For a time, it was even home to the region’s biggest wine cask with a storage capacity of 238,000 liters.  It still has the second deepest well in Europe, sunk to a depth of 152.5 meters.  While this might not be impressive with today’s technology, the shaft for the original well was dug in 1563!

152 meters is just a hair shy of 500 feet. Even us ametric folks can tell: That's deep! ~Dr. TravisClick To Tweet

A group of children practice medieval archery on the grounds of the fortress.

Many of the buildings now house museum exhibits. These rooms once served as barracks for soldiers.

Turrets dot the ramparts high above the forests of Saxony.

Arguably the fortress’s most picturesque feature is the Hungerturm/Rößchen, a feature that is strangely absent from the official site’s maps, both online and at the fortress.

Since its founding 800 years ago, Königstein Fortress clearly burgeoned from its humble beginnings into one of the most impressive fortresses in Europe.  Yet despite being one of the more visited tourist attractions in eastern Germany, many people aren’t aware that it even doubles as a concert venue – and a pretty incredible one at that.

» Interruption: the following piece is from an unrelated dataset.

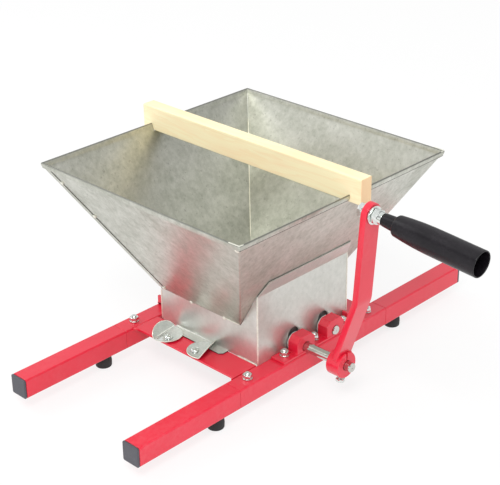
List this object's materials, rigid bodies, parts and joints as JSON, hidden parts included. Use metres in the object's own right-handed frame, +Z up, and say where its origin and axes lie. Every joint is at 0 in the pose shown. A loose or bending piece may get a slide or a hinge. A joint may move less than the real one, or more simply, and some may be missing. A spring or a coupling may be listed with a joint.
{
  "type": "hand cranked fruit mill",
  "caption": "Fruit mill with a flared sheet-metal hopper over geared toothed rollers, a bent crank with turning grip, and a long red tube frame on rubber feet.",
  "frame": {"origin": "on the ground, midway along the rails and under the middle of the whole breadth from the batten end to the grip end", "axes": "+X along the roller shafts towards the crank, +Y along the rails away from the drive shaft side, +Z up"},
  "size_m": [0.5362, 0.58, 0.2785],
  "materials": {
    "red_paint": "glossy powder coat",
    "sheet_steel": "mottled mill finish, faintly brushed",
    "zinc": "bright zinc plate",
    "bright_steel": "ground bar",
    "aluminium": "as cast, machined tips",
    "cast_steel": "oiled",
    "pine": "planed, unvarnished",
    "rubber": "matte",
    "cap_plastic": "matte, fine grained",
    "grip_plastic": "satin moulded"
  },
  "bodies": {
    "frame": {"rail_crank": "red_paint", "bearing_bracket_crank": "red_paint", "bracket_bolt_crank_1": "zinc", "bracket_bolt_crank_2": "zinc", "bracket_bolt_crank_3": "zinc", "bush_crank_drive": "bright_steel", "bush_crank_idler": "bright_steel", "chamber_wall_crank": "sheet_steel", "rail_far": "red_paint", "bearing_bracket_far": "red_paint", "bracket_bolt_far_1": "zinc", "bracket_bolt_far_2": "zinc", "bracket_bolt_far_3": "zinc", "bush_far_drive": "bright_steel", "bush_far_idler": "bright_steel", "chamber_wall_far": "sheet_steel", "crossbar_near": "red_paint", "chamber_wall_near": "sheet_steel", "crossbar_rear": "red_paint", "chamber_wall_rear": "sheet_steel", "leg_crank_near": "red_paint", "end_cap_crank_near": "cap_plastic", "foot_crank_near": "rubber", "corner_bolt_crank_near": "zinc", "leg_crank_rear": "red_paint", "end_cap_crank_rear": "cap_plastic", "foot_crank_rear": "rubber", "corner_bolt_crank_rear": "zinc", "leg_far_near": "red_paint", "end_cap_far_near": "cap_plastic", "foot_far_near": "rubber", "corner_bolt_far_near": "zinc", "leg_far_rear": "red_paint", "end_cap_far_rear": "cap_plastic", "foot_far_rear": "rubber", "corner_bolt_far_rear": "zinc", "latch_screw_near_left": "zinc", "latch_screw_near_right": "zinc", "latch_screw_far_left": "zinc", "latch_screw_far_right": "zinc", "hopper": "sheet_steel"},
    "crank_line": {"drive_shaft": "bright_steel", "drive_roller": "aluminium", "drive_gear": "cast_steel", "crank_arm": "red_paint", "hub_bolt": "zinc", "grip_spindle": "zinc", "rear_nut": "zinc", "front_washer": "zinc", "front_nut": "zinc"},
    "idler_line": {"idler_shaft": "bright_steel", "idler_roller": "aluminium", "idler_gear": "cast_steel"},
    "grip": {"grip": "grip_plastic"},
    "batten": {"batten": "pine"},
    "latch_near_left": {"latch_near_left": "zinc"},
    "latch_near_right": {"latch_near_right": "zinc"},
    "latch_far_left": {"latch_far_left": "zinc"},
    "latch_far_right": {"latch_far_right": "zinc"}
  },
  "joints": [
    {"name": "crank_turn", "type": "hinge", "parent": "frame", "child": "crank_line", "pos_m": [-0.08162, -0.018, 0.049], "axis": [-1, 0, 0], "continuous": true},
    {"name": "idler_turn", "type": "hinge", "parent": "frame", "child": "idler_line", "pos_m": [-0.08162, 0.0355, 0.049], "axis": [-1, 0, 0], "continuous": true},
    {"name": "grip_spin", "type": "hinge", "parent": "crank_line", "child": "grip", "pos_m": [0.11998, -0.018, 0.254], "axis": [0.9972, 0, -0.075], "continuous": true},
    {"name": "batten_lift", "type": "slide", "parent": "frame", "child": "batten", "axis": [0, 0, 1], "range_m": [0, 0.06]},
    {"name": "latch_near_left_turn", "type": "hinge", "parent": "frame", "child": "latch_near_left", "pos_m": [-0.11562, -0.109, 0.0429], "axis": [0, 0, 1], "continuous": true},
    {"name": "latch_near_right_turn", "type": "hinge", "parent": "frame", "child": "latch_near_right", "pos_m": [-0.06962, -0.109, 0.0429], "axis": [0, 0, 1], "continuous": true},
    {"name": "latch_far_left_turn", "type": "hinge", "parent": "frame", "child": "latch_far_left", "pos_m": [-0.11562, 0.109, 0.0429], "axis": [0, 0, 1], "continuous": true},
    {"name": "latch_far_right_turn", "type": "hinge", "parent": "frame", "child": "latch_far_right", "pos_m": [-0.06962, 0.109, 0.0429], "axis": [0, 0, 1], "continuous": true}
  ],
  "couplings": [
    {"joint": "idler_turn", "follows": "crank_turn", "ratio": -1}
  ]
}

We had tickets to see Chris de Burgh, a British/Irish singer best known for his 1986 hit song, The Lady in Red.  Though I much prefer his ballads about World War II, it was obvious that many of the female audience members came prepared.  It wasn’t long before we realized we were surrounded by a sea of red dresses in the rather small audience.  A cluster of them surrounded us in the first few rows of seats.

Chris de Burgh concert at Konigstein Fortress, Germany

Chris de Burgh makes his way through the crowd during the concert, singling out ladies wearing red.

Chris de Burgh in Konigstein, Germany

So what if we were a couple of the youngest fans there – the fortress is a pretty spectacular place for a concert, and Chris de Burgh puts on a nice show!

Apparently Chris de Burgh’s diehard fans know that he’ll eventually make his way through the crowd, singling out red-clad ladies for a hug.  Not my thing at all, but it was sweet that he made the night for a lotta ladies.  Overall, he put on a good show.  It was a bit unreal to see him in concert after listening to his music for so long.  Plus, we saw him in concert at a fortress, for cryin’ out loud!

Know Before You Go
  • If you can’t find the fortress on a map, try searching for Festung Königstein as it’s known in German.
  • The fortress is an open-air military museum that’s open 364 days a year – every day except Christmas.
  • A single adult ticket in summer is €10.  Winter prices drop to €8 November through March.
  • Ample parking in a covered garage is available below the fortress.  From there, it’s necessary to walk uphill to the entrance, or you can pay a few euros for a shuttle bus that runs frequently.
  • Much of the fortress is handicap accessible.  Free parking is available near the entrance, one accompanying person is allowed in free of charge, the site has a modernized lift from the parking area to the hilltop fortress, and much of the 2-km perimeter and viewpoints are wheelchair accessible.
  • Audio guides are available in 9 languages and cost an additional €3.
  • Dogs are allowed on leash on the fortress grounds but not in the exhibits.
  • If you’re attending an evening concert at the fortress after hours, you’ll have to buy tickets to the fortress, leave once it closes, and be re-admitted shortly before the concert begins.